DeepSpeed icon indicating copy to clipboard operation
DeepSpeed copied to clipboard

Enabled configurable auto Tensor Parallelism (TP) for the inference of diverse models

Open gyou2021 opened this issue 1 year ago • 3 comments

Auto TP in auto_tp.py needs to handle linear type modules in emerging complex models. 1) The result of some linear modules in a model should operate all reduce operation after running on multiple HPU/GPU cards; The name of those linear modules may be different from those in the method tp_parser(). 2) The weight of some linear modules in a model CANNOT be split to multiple HPU/GPU cards; 3) The weight of some linear modules in a model should NOT be split to multiple HPU/GPU cards to avoid decreasing performance because of afterward all gather operation (gather result from all cards). In case 1) the Linear type should change to AllReduceLinear type in DeepSpeed. In case 2) and 3) the linear modules should keep Linear type. To handle those cases easily, the configurable auto TP was proposed. The method tp_parser() will add the linear modules in case 1) (Here module name list was stored in the environment variable 'allReduceLinearItems') and the method _replace_module() will add the linear modules in case 2) and 3) (Here module name list was stored in the environment variable 'keepLinearItems'). Those environment variables are configurable. They can be configured in environment variables directly or in a configuration file.

gyou2021 avatar Sep 18 '24 12:09 gyou2021

Hi @gyou2021 I like the goal to avoid repetition of same logic from L296 to L315, but I also have concern that models enabled by these lines will not be able to run out-of-box with this PR. This may not be friendly to self-helping users without access to proper BKC documentation to various models.

Could allReduceLinearItems have an initial value as a built-in list, then pre-pend with os.environment to get runtime configurability? I think if the model to be enabled by environment is a public model, it should be contributed to the built-in list to provide OOB experience, right?

delock avatar Sep 19 '24 01:09 delock

@microsoft-github-policy-service agree @microsoft-github-policy-service agree company="Intel"

gyou2021 avatar Sep 29 '24 06:09 gyou2021

Hi @delock and @gyou2021 - what more needs to be done to complete this PR? Just a review/approval? Any other changes?

loadams avatar Jan 08 '25 19:01 loadams

@loadams let me check with gyou on this PR status.

delock avatar Jan 14 '25 06:01 delock

Sure. I updated the code to enable it to run out-of-box. Thank you for your comments.

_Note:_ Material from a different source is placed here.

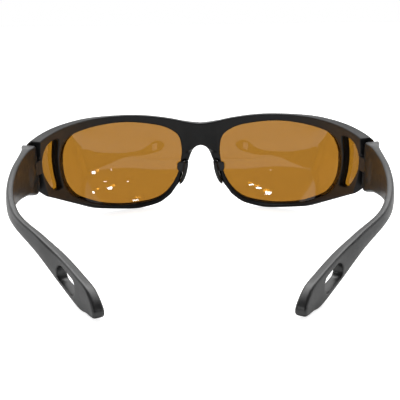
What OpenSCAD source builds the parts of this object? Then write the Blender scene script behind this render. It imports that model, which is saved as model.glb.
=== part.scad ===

Hi @gyou2021 I like the goal to avoid repetition of same logic from L296 to L315, but I also have concern that models enabled by these lines will not be able to run out-of-box with this PR. This may not be friendly to self-helping users without access to proper BKC documentation to various models.

Could allReduceLinearItems have an initial value as a built-in list, then pre-pend with os.environment to get runtime configurability? I think if the model to be enabled by environment is a public model, it should be contributed to the built-in list to provide OOB experience, right?

gyou2021 avatar Jan 20 '25 06:01 gyou2021

@loadams my questions are all resolved and I have no further question to @gyou2021 , thanks!

delock avatar Jan 21 '25 09:01 delock

Hi @loadams , is this PR under review? Thanks!

delock avatar Feb 20 '25 13:02 delock

Hi @loadams , is this PR under review? Thanks!

Hi @delock - sorry for the delay in this, we will work on getting this reviewed.

loadams avatar Feb 20 '25 15:02 loadams